49 Cart Abandonment Rate Statistics 2024

70.19% – average documented online shopping cart abandonment rate

Based on the data we collected, we’ve calculated the average cart abandonment rate of 70.19%. This value is an average calculated based on 49 different studies containing statistics on e-commerce shopping cart abandonment.

Abandonment rate statistics:

Average: 70.19% abandonment rate

Last updated: July 11, 2023

Why this list?

We created this list because we needed some abandonment statistics ourselves for our E-Commerce Checkout Usability study and articles.

When searching for these statistics we found a myriad of articles citing the same sources, as well as large fluctuations in the actual abandonment rates. So to save you and ourselves that hassle we decided to gather all statistics in a single place.

We’ve also calculated an average so it’s easy to cite just one number instead of 49 different ones.

Know of any cart abandonment statistics not on this list? Then send an email to support@baymard.com.

Why Users Abandon Their Cart

Now in all fairness to the e-commerce industry, a large portion of cart abandonments are simply a natural consequence of how users browse e-commerce sites – many users will be doing window shopping, price comparison, saving items for later, exploring gift options, etc. These are largely unavoidable cart and checkout abandonments.

In fact, our latest quantitative study of reasons for abandonment found that 48% of US online shoppers have abandoned a cart within the last 3 months because “I was just browsing / not ready to buy”. Most of these will abandon even before they initiate the checkout flow. However, if we segment out this “just browsing” segment, and instead look at the remaining reasons for abandonments we get the following distribution:

A bar chart representation of reasons for abandonments during cart & checkout (2024 data)

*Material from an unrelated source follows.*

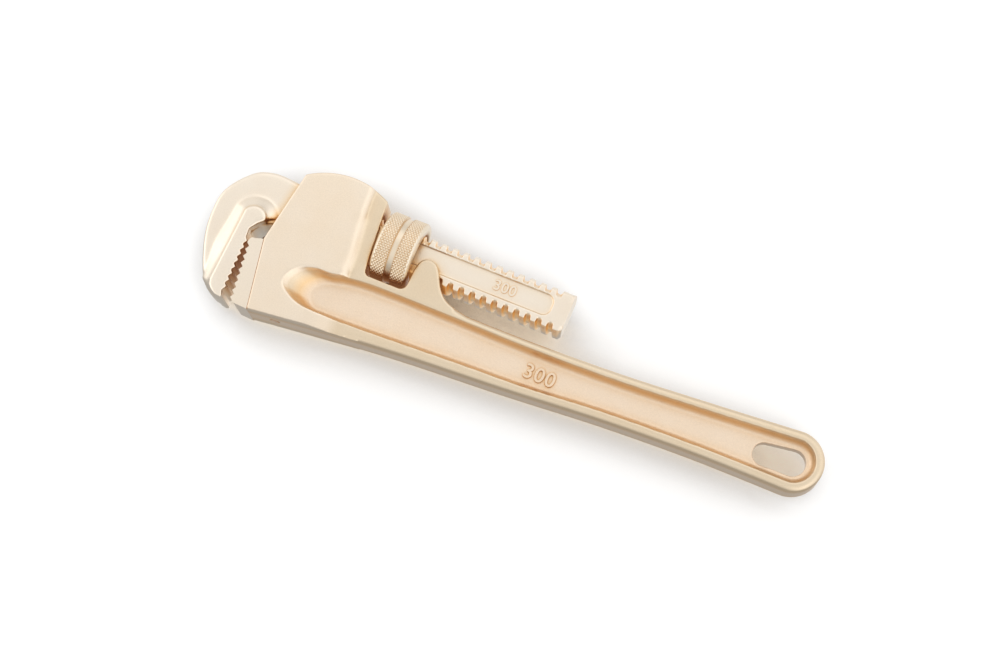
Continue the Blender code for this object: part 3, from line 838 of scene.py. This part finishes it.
# The castings' tint over the height above or below the mid-plane, as a share of LEVEL_SPAN: the web,
# the channel's walls, the handle's face and the head's face. The web's and the handle face's stops set
# their tone; the walls' darker, warmer stop is a painted shade with painted bounce light.
LEVEL_SPAN = 12.0
LEVEL_TINTS_AND_WALL_SHADE = ((0.26, (0.97, 0.93, 0.905)), (0.42, (0.92, 0.77, 0.56)), (0.62, (0.89, 0.86, 0.79)),
               (0.68, (0.89, 0.86, 0.79)), (0.74, (1.0, 1.0, 1.0)))
# where the thread's own painted shade and painted bounce light take over: beside the shank's flat
# panel, behind its plain neck
THREAD_SIDE_FROM = 6.4
THREAD_SIDE_FULL = 7.8
THREAD_RUN_IN = 6.0
# the cast skin's fade above the web, and how much coarser it is than the grain elsewhere
SKIN_NONE = WEB_HALF + 2.4
SKIN_FULL = WEB_HALF + 0.4
SKIN_COARSE = 2.6


def bronze(name, colour, tint, rough, grain, grain_size, cast=0.0, recess_shade=RECESS_SHADE, thread=False):
    """Blasted bronze: a slow drift between colour and tint, and a fine grain in colour, gloss and
    height. Recesses take a painted shade, darker and warmer the deeper they are, and a faint warm glow
    of painted bounce light, with their own painted shade and bounce light for the screw where thread
    is set. Where cast is above 0, the tint follows the height, with a painted shade on the channel's
    walls, and the web has a coarser skin whose height is multiplied by cast."""
    material = bpy.data.materials.new(name)
    material.use_nodes = True
    tree = material.node_tree
    shader = tree.nodes["Principled BSDF"]
    shader.inputs["Metallic"].default_value = 1.0
    shader.inputs["Emission Strength"].default_value = 1.0
    spot = add_node(tree, "ShaderNodeTexCoord").outputs["Object"]

    def noise(scale, detail, roughness):
        """Noise that is fixed to the piece."""
        made = add_node(tree, "ShaderNodeTexNoise")
        made.inputs["Scale"].default_value = scale
        made.inputs["Detail"].default_value = detail
        made.inputs["Roughness"].default_value = roughness
        tree.links.new(spot, made.inputs["Vector"])
        return made.outputs["Fac"]

    drift = noise(70.0, 3.0, 0.5)
    fine = noise(1000.0 / grain_size, 3.0, 0.6)
    place = add_node(tree, "ShaderNodeSeparateXYZ")
    tree.links.new(spot, place.inputs[0])
    level = maths(tree, "ABSOLUTE", maths(tree, "SUBTRACT", place.outputs["Z"], MID * MM))
    tone = ramp(tree, drift, ((0.3, tint), (0.7, colour)))
    # where cast is set, the tint by height gives the channel's walls a painted shade
    if cast:
        share = maths(tree, "DIVIDE", level, LEVEL_SPAN * MM)
        tone = mixed(tree, "MULTIPLY", 1.0, tone, ramp(tree, share, LEVEL_TINTS_AND_WALL_SHADE))
    tone = mixed(tree, "MULTIPLY", 1.0, tone, ramp(tree, fine, ((0.3, 0.90), (0.66, 1.0))))

    # recesses take a painted shade and a glow of painted bounce light, by how open each spot is
    recess = add_node(tree, "ShaderNodeAmbientOcclusion", samples=8)
    recess.inputs["Distance"].default_value = RECESS_REACH * MM
    openness = recess.outputs["AO"]
    shade = ramp(tree, openness, recess_shade)
    bounce_light = ramp(tree, openness, BOUNCE_LIGHT)
    # on the screw, the thread's own painted shade and painted bounce light
    if thread:
        across = maths(tree, "ABSOLUTE", place.outputs["Y"])
        beside = smoothstep(tree, across, THREAD_SIDE_FROM * MM, THREAD_SIDE_FULL * MM)
        behind = smoothstep(tree, place.outputs["X"], THREAD_FROM * MM,
                            (THREAD_FROM + THREAD_RUN_IN) * MM)
        where = maths(tree, "MULTIPLY", beside, behind)
        shade = mixed(tree, "MIX", where, shade, ramp(tree, openness, RECESS_SHADE_THREAD))
        bounce_light = mixed(tree, "MIX", where, bounce_light, ramp(tree, openness, BOUNCE_LIGHT_THREAD))
    tone = mixed(tree, "MULTIPLY", 1.0, tone, shade)
    tree.links.new(tone, shader.inputs["Base Color"])
    tree.links.new(bounce_light, shader.inputs["Emission Color"])

    gloss = ramp(tree, fine, ((0.25, rough + 0.06), (0.75, rough - 0.05)))
    height = fine
    if cast:
        inside = smoothstep(tree, level, SKIN_NONE * MM, SKIN_FULL * MM)
        coarse = noise(1000.0 / (grain_size * SKIN_COARSE), 4.0, 0.65)
        both = add_node(tree, "ShaderNodeMix", data_type="FLOAT")
        tree.links.new(inside, both.inputs["Factor"])
        tree.links.new(fine, both.inputs["A"])
        tree.links.new(maths(tree, "MULTIPLY", coarse, cast), both.inputs["B"])
        height = both.outputs["Result"]
        dull = ramp(tree, coarse, ((0.3, rough + 0.16), (0.7, rough + 0.06)))
        gloss = mixed(tree, "MIX", inside, gloss, dull)
    tree.links.new(gloss, shader.inputs["Roughness"])
    bump = add_node(tree, "ShaderNodeBump")
    bump.inputs["Strength"].default_value = grain
    bump.inputs["Distance"].default_value = grain_size * MM * 0.5
    tree.links.new(height, bump.inputs["Height"])
    tree.links.new(bump.outputs["Normal"], shader.inputs["Normal"])
    return material


cast_skin = bronze("cast_bronze", (0.90, 0.775, 0.625), (0.89, 0.75, 0.585), 0.36, 0.25, 0.34,
                   cast=4.0)
forged_skin = bronze("forged_bronze", (0.92, 0.82, 0.69), (0.905, 0.79, 0.65), 0.33, 0.2, 0.3,
                     thread=True)
ground_skin = bronze("ground_bronze", (0.91, 0.80, 0.66), (0.90, 0.78, 0.63), 0.34, 0.18, 0.28)
knurled_skin = bronze("knurled_bronze", (0.88, 0.775, 0.63), (0.86, 0.745, 0.59), 0.36, 0.15, 0.25,
                      recess_shade=RECESS_SHADE_KNURL)
pin_skin = bronze("pin_bronze", (0.80, 0.56, 0.38), (0.74, 0.50, 0.33), 0.32, 0.12, 0.2)
spring_skin = bronze("spring_bronze", (0.74, 0.55, 0.36), (0.66, 0.47, 0.30), 0.3, 0.1, 0.2)


# ------------------------------------------------------------------ the wrench
ready(smoothed(make_handle(), 0.42, 5, housing_soft, 120), "housing_casting", "housing",
      "cast_bronze_handle", cast_skin, "handle")
ready(smoothed(make_hook(), 0.3, 3, hook_soft, 42), "hook_forging", "hook", "cast_bronze_hook",
      forged_skin, "hook_jaw")
ready(heel_block(), "heel_block", "housing", "machined_bronze_heel", ground_skin, "heel_jaw", angle=28)
ready(knurled_ring(), "knurled_ring", "nut", "knurled_bronze_nut", knurled_skin, "adjusting_nut",
      angle=50)
ready(numerals("size_numerals_web", 6.4, 0.45, 109.0, -28.2, MID + WEB_HALF + 0.1, -1.0),
      "size_numerals_web", "housing", "cast_bronze_handle", cast_skin, angle=50)
ready(numerals("size_numerals_shank", 4.6, 0.2, 81.5, 0.6, MID + PANEL_HALF + 0.05),
      "size_numerals_shank", "hook", "cast_bronze_hook", forged_skin, angle=50)
# the hidden pieces and the pin stay as the CAD has them, in bronze
for node_name, skin in (("heel_jaw_pin", pin_skin), ("flat_spring", spring_skin),
                        ("spring_rivet", spring_skin), ("coil_spring", spring_skin)):
    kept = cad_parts[node_name]
    kept.data.materials.clear()
    kept.data.materials.append(skin)

# ------------------------------------------------------------------ stage, light and camera
# the floor touches the nut's rim
FLOOR_Z = (MID - NUT_R) * MM
FLOOR_SIZE = 4.0
FLOOR_REACH = 0.03
# the floor's colour and glow over its openness: a painted brown contact shadow, a painted warm rim of
# bounce light, then pale grey; the glow is painted bounce light in the enclosed gaps and lifts the
# open floor evenly
FLOOR_SHADOW_TONES = ((0.1, (0.2, 0.11, 0.06)), (0.66, (0.79, 0.795, 0.80)), (0.26, (0.80, 0.71, 0.60)),
               (0.42, (0.88, 0.83, 0.77)))
FLOOR_BOUNCE_LIGHT = ((0.14, (0.0, 0.0, 0.0)), (0.8, (0.25, 0.25, 0.25)), (0.28, (0.19, 0.165, 0.12)),
              (0.42, (0.2, 0.18, 0.135)), (0.56, (0.0, 0.0, 0.0)))
# the world's brightness over each component of a direction: up, along Y, along X, and along Y
# again below the horizon
SKY_UP = ((0.0, 1.0), (1.0, 0.86), (0.2, 1.02), (0.5, 1.05), (0.85, 0.89))
SKY_Y = ((-1.0, 0.3), (1.0, 0.72), (-0.86, 0.72), (-0.62, 1.02), (-0.25, 1.1), (0.0, 1.0),
         (0.5, 0.86))
SKY_X = ((-1.0, 0.92), (1.0, 1.0), (-0.8, 1.05), (-0.5, 1.24), (-0.25, 1.0), (0.22, 1.0),
         (0.42, 1.5), (0.8, 1.25))
GROUND_Y = ((-0.26, 0.46), (0.3, 1.0), (0.03, 0.6), (0.14, 0.95))
GROUND_LOW = -0.3
HORIZON = 0.06
# the camera: its sensor in millimetres, and the photo's focal length and width in pixels
SENSOR = 36.0
FOCAL_PIXELS = 1990.0
PHOTO_PIXELS = 1000.0
CAMERA_PLACE = (0.19440, -0.18935, 0.81783)
CAMERA_TURN = (13.955, 2.318, 22.810)


def floor():
    """A pale floor with a painted shadow and painted warm bounce light where the wrench hides each
    spot. Reflections don't see it.
    """
    mesh = bpy.data.meshes.new("studio_floor")
    mesh.from_pydata([(x * FLOOR_SIZE, y * FLOOR_SIZE, FLOOR_Z)
                      for x, y in ((-1, -1), (1, -1), (1, 1), (-1, 1))], [], [(0, 1, 2, 3)])
    thing = placed("studio_floor", mesh)
    material = bpy.data.materials.new("studio_floor")
    material.use_nodes = True
    tree = material.node_tree
    shader = tree.nodes["Principled BSDF"]
    shader.inputs["Roughness"].default_value = 0.9
    shader.inputs["Specular IOR Level"].default_value = 0.1
    shader.inputs["Emission Strength"].default_value = 1.0
    # painted contact shadow and painted warm bounce light on the floor, by how open each spot is
    near = add_node(tree, "ShaderNodeAmbientOcclusion", samples=16)
    near.inputs["Distance"].default_value = FLOOR_REACH
    for socket, stops in (("Base Color", FLOOR_SHADOW_TONES), ("Emission Color", FLOOR_BOUNCE_LIGHT)):
        tree.links.new(ramp(tree, near.outputs["AO"], stops), shader.inputs[socket])
    mesh.materials.append(material)
    thing.visible_glossy = False


def softbox(name, place, aim, size, power):
    """A rectangular area light that faces a point."""
    light = bpy.data.lights.new(name, "AREA")
    light.shape = "RECTANGLE"
    light.size, light.size_y = size
    light.energy = power
    thing = placed(name, light)
    thing.location = place
    thing.rotation_euler = (Vector(aim) - Vector(place)).to_track_quat("-Z", "Y").to_euler()


def studio():
    """A white studio round the wrench, brighter and darker by direction, and two soft lights."""
    world = bpy.data.worlds.new("studio")
    bpy.context.scene.world = world
    world.use_nodes = True
    tree = world.node_tree
    sky = tree.nodes["Background"]
    parts = add_node(tree, "ShaderNodeSeparateXYZ")
    tree.links.new(add_node(tree, "ShaderNodeTexCoord").outputs["Generated"], parts.inputs[0])

    def over(value, low, stops):
        """A grey ramp over a direction component that runs from low to 1."""
        span = add_node(tree, "ShaderNodeMapRange")
        span.inputs["From Min"].default_value = low
        tree.links.new(value, span.inputs["Value"])
        shifted = [((place - low) / (1.0 - low), shade) for place, shade in stops]
        return ramp(tree, span.outputs["Result"], shifted)

    east, north, height = (parts.outputs[axis] for axis in "XYZ")
    upper = mixed(tree, "MULTIPLY", 1.0, over(height, 0.0, SKY_UP), over(north, -1.0, SKY_Y))
    upper = mixed(tree, "MULTIPLY", 1.0, upper, over(east, -1.0, SKY_X))
    lower = over(north, GROUND_LOW, GROUND_Y)
    side = smoothstep(tree, height, -HORIZON, HORIZON)
    tree.links.new(mixed(tree, "MIX", side, lower, upper), sky.inputs["Color"])
    sky.inputs["Strength"].default_value = 1.0
    softbox("back_box", (0.05, 0.75, 0.95), (0.09, -0.02, 0.0), (1.2, 0.9), 1.6)
    softbox("left_box", (-0.9, 0.0, 0.45), (0.05, -0.02, 0.0), (0.9, 0.7), 1.2)


def camera():
    """The photo's camera, as fitted to it."""
    lens = bpy.data.cameras.new("camera")
    lens.sensor_width = SENSOR
    lens.lens = SENSOR * FOCAL_PIXELS / PHOTO_PIXELS
    lens.clip_start = 0.01
    thing = placed("camera", lens)
    thing.location = CAMERA_PLACE
    thing.rotation_euler = tuple(math.radians(turn) for turn in CAMERA_TURN)
    bpy.context.scene.camera = thing


floor()
studio()
camera()
view = bpy.context.scene.view_settings
view.view_transform = "Standard"
view.look = "None"
view.exposure = 0.0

Reasons for Abandonments During Cart & Checkout (2024 data):

  • 48% Extra costs too high (shipping, tax, fees)
  • 26% The site wanted me to create an account
  • 25% I didn't trust the site with my credit card information
  • 23% Delivery was too slow
  • 22% Too long / complicated checkout process
  • 21% I couldn't see / calculate total order cost up-front
  • 18% Returns policy wasn't satisfactory
  • 17% Website had errors / crashed
  • 13% There weren't enough payment methods
  • 9% The credit card was declined

Unlike the “just browsing” segment, a lot of these issues can be resolved. In fact, many of them can be fixed purely through design changes. Let’s take a look at just 1 of 140 examples in our new checkout research study:

  • 22% of US online shoppers have abandoned an order in the past quarter solely due to a “too long / complicated checkout process”.
  • Now, our large-scale checkout usability testing shows that an ideal checkout flow can be as short as 12-14 form elements (7-8 if only counting the form fields).
  • Yet, our checkout benchmark database reveals that the average US checkout flow contains 23.48 form elements displayed to users by default. (14.88 if only counting the form fields.)

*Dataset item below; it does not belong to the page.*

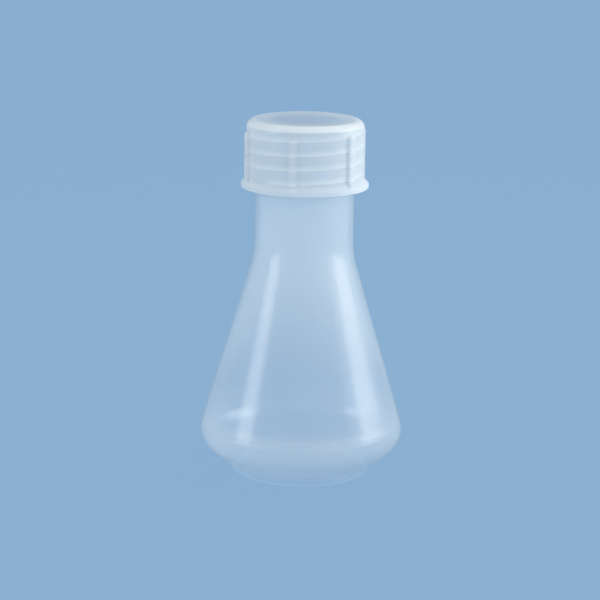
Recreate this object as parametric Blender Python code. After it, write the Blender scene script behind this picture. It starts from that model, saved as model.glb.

In other words, over 1 out of 5 shoppers have abandoned a cart in the last quarter due to a “too long / complicated checkout process”, yet for most checkouts it’s possible to make a 20-60% reduction in the number of form elements shown to users during the default checkout flow. And again, this is just 1 of the 140 documented causes for checkout usability issues.

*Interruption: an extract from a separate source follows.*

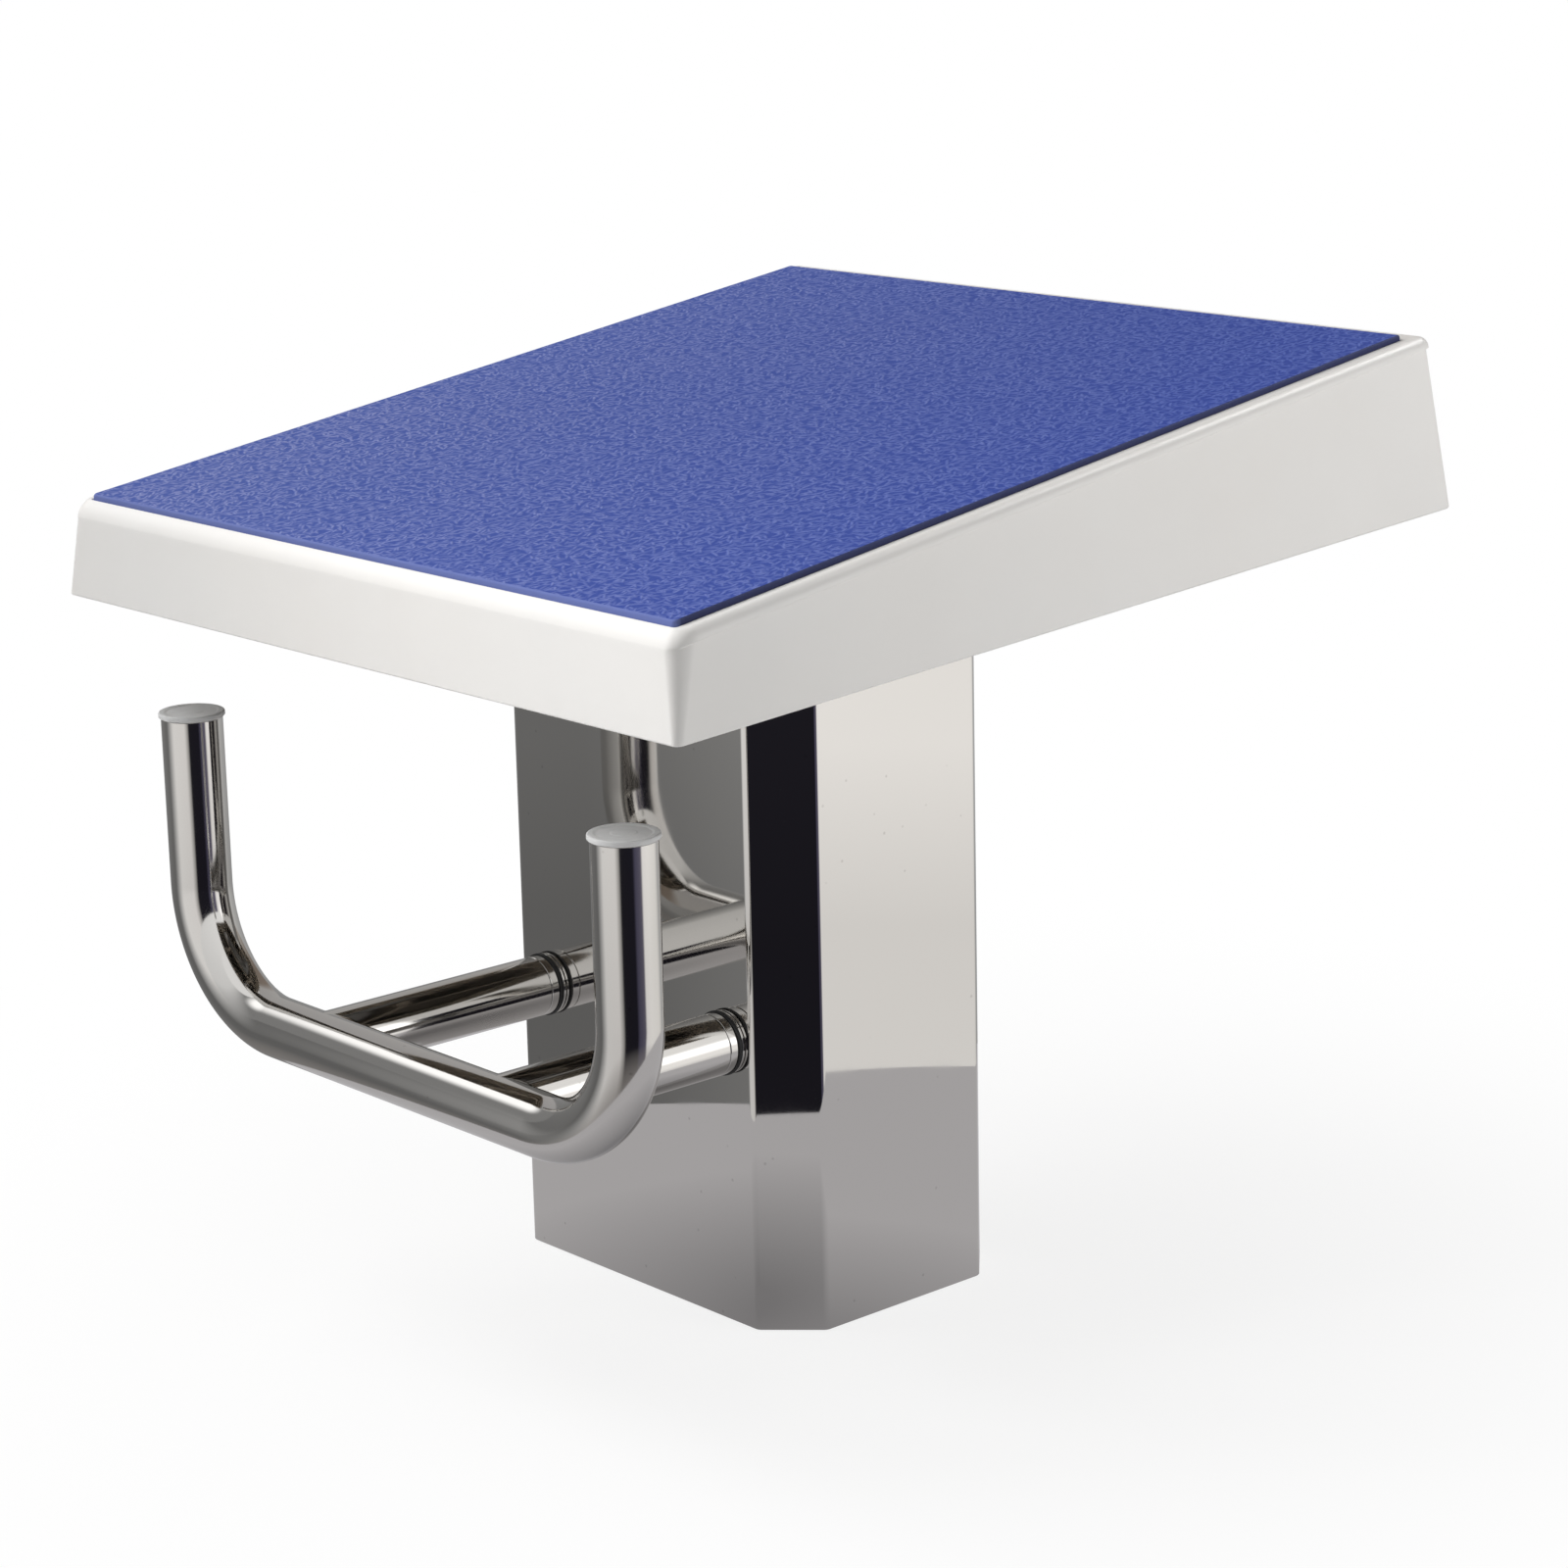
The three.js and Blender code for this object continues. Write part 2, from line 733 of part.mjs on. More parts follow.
for (const [sideName, side] of Object.entries(sides)) {
  const x = side * platformBoltSpacingX / 2;
  piece(slope, `insert_plate_${sideName}`, insertPlate(), plainSteel)
    .position.set(x, flangeCentreY, -insertUnderside);
  for (const [endName, end] of Object.entries(ends)) {
    const y = flangeCentreY + end * platformBoltSpacingY / 2;
    const washerLevel = flangeUnderside + fitGap + platformWasherThickness;
    const boltLevel = washerLevel + fitGap;
    const boltLength = boltLevel - insertTop - fitGap;
    piece(
      slope,
      `platform_washer_${endName}_${sideName}`,
      washer(platformWasherRadius, platformBoltRadius + holeGap, platformWasherThickness),
      plainSteel,
    ).position.set(x, y, -washerLevel);
    piece(
      slope,
      `platform_bolt_${endName}_${sideName}`,
      hexBolt(platformBoltRadius, boltLength, platformBoltHeadRadius, platformBoltHeadHeight),
      plainSteel,
    ).position.set(x, y, -boltLevel);

    const web = piece(
      slope,
      `flange_gusset_${endName}_${sideName}`,
      gusset(flangeGussetLength, flangeGussetHeight, flangeGussetThickness),
      plainSteel,
    );
    web.position.set(
      side * (columnWidth / 2 + fitGap),
      flangeCentreY + end * flangeGussetSpacing / 2,
      -columnTop,
    );
    web.rotation.set(Math.PI, 0, side > 0 ? 0 : Math.PI);
  }
}

// Column and its foot
piece(startingBlock, 'column_shell', columnShell(), polishedSteel);
piece(startingBlock, 'base_plate', basePlate(), plainSteel);
for (const [sideName, side] of Object.entries(sides)) {
  for (const [endName, end] of Object.entries(ends)) {
    const web = piece(
      startingBlock,
      `foot_gusset_${endName}_${sideName}`,
      gusset(footGussetLength, footGussetHeight, footGussetThickness),
      plainSteel,
    );
    web.position.set(
      side * footGussetSpacing / 2,
      end * (columnDepth / 2 - columnWall - fitGap),
      basePlateThickness + fitGap,
    );
    web.rotation.z = -end * Math.PI / 2;
  }
}

// Hand rail, with its plane square to the column's front face
const rail = new THREE.Group();
rail.position.y = -columnDepth / 2 - railReach;
startingBlock.add(rail);
piece(rail, 'rail_tube', railTube(), polishedSteel);
for (const [sideName, side] of Object.entries(sides)) {
  piece(rail, `end_cap_${sideName}`, endCap(), greyPlastic)
    .position.set(side * railSpan / 2, 0, uprightTop + fitGap);
}

// What lies between the bar and the column, from the column's front face towards the bar
for (const [sideName, side] of Object.entries(sides)) {
  const arm = new THREE.Group();
  arm.position.set(side * armSpacing / 2, -columnDepth / 2, railHeight);
  arm.rotation.x = Math.PI / 2;
  startingBlock.add(arm);
  piece(arm, `rail_arm_${sideName}`, railArm(), polishedSteel).position.z = armTubeStart;
  piece(arm, `arm_plug_${sideName}`, armPlug(), polishedSteel).position.z = collarStart;
  piece(arm, `seal_ring_${sideName}`, sealRing(), blackRubber).position.z = sealStart;
  piece(
    arm,
    `arm_washer_${sideName}`,
    washer(tubeRadius + armWasherOverhang, railBoltRadius + holeGap, armWasherThickness),
    polishedSteel,
  ).position.z = fitGap;

  const plateBack = columnWall + fitGap + backingThickness;
  const washerBack = plateBack + fitGap + railWasherThickness;
  const boltBack = washerBack + fitGap;
  const boltLength = boltBack + collarStart + railBoltEngagement;
  piece(
    arm,
    `rail_washer_${sideName}`,
    washer(railWasherRadius, railBoltRadius + holeGap, railWasherThickness),
    plainSteel,
  ).position.z = -washerBack;
  piece(
    arm,
    `rail_bolt_${sideName}`,
    hexBolt(railBoltRadius, boltLength, railBoltHeadRadius, railBoltHeadHeight),
    plainSteel,
  ).position.z = -boltBack;
}

const backing = piece(startingBlock, 'backing_plate', backingPlate(), plainSteel);
backing.position.set(0, columnWall + fitGap + backingThickness - columnDepth / 2, railHeight);
backing.rotation.x = Math.PI / 2;

export default startingBlock;
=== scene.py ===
import math

import bmesh
import bpy
from mathutils import Matrix, Vector, noise


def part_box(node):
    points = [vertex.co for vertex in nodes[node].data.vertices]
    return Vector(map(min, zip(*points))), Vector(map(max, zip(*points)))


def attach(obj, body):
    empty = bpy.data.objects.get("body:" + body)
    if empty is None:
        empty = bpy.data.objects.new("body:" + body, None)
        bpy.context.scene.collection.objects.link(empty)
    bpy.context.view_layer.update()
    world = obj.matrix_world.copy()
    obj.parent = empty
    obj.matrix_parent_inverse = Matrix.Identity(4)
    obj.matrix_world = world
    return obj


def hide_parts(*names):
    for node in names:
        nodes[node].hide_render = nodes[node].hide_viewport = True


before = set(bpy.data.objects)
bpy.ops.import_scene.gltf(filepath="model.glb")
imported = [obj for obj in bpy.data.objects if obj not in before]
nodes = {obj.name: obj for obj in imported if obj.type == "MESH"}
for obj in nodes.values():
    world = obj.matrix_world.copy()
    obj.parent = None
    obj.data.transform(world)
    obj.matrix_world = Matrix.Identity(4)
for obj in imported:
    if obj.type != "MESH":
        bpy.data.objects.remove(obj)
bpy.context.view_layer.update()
MM = 0.001
BODY = "root"

# Column. A 2.5 mm stainless sheet is folded to a box with chamfered corners, a bend on each side of every
# chamfer, and cut off at the platform's slope. It is mirror polished, so it shows what stands round it.
COLUMN_CHAMFER = 26.7 * MM
COLUMN_WALL = 2.5 * MM
BEND_RADIUS = 5.5 * MM
BEND_STEPS = 12
RIM_BREAK = 0.4 * MM
FRONT_SKIRT = 52 * MM
REAR_SKIRT = 95.2 * MM
EDGE_RISE = 35.5 * MM
FRONT_LEAN_SHARE = 0.075
REAR_LEAN_SHARE = 0.157
RAIL_BOLT_HOLE = 6.5 * MM
HOLE_SIDES = 48
TURNED_SIDES = 96
SMOOTH_ANGLE = math.radians(32)
SAME_POINT = MM / 1000
FLAT_WEIGHT = 100 # the most that large faces can count for in the shading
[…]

The Effects of Shopping Cart Abandonment: $260 Billion are Recoverable

If we focus only on checkout usability issues which we – during the past 10 years of large-scale checkout testing at Baymard Institute – have documented to be solvable, the average large-sized e-commerce site can gain a 35.26% increase in conversion rate though better checkout design. And that is despite testing the checkout flows of large e-commerce sites in the US and EU, such as Walmart, Amazon, Wayfair, Crate & Barrel, ASOS, etc.

If we look at the combined e-commerce sales of $738 billion in the US and EU, the potential for a 35.26% increase in conversion rate translates to $260 billion worth of lost orders which are recoverable solely through a better checkout flow & design.

Now, achieving such gains won’t come easy. But even when we audit leading Fortune 500 companies, who’ve already run a couple of checkout optimization projects, we find that major gains are still possible. And the potential is big: our benchmark of the checkout flows of 60 leading e-commerce sites show the average site has 39 potential areas for checkout improvements.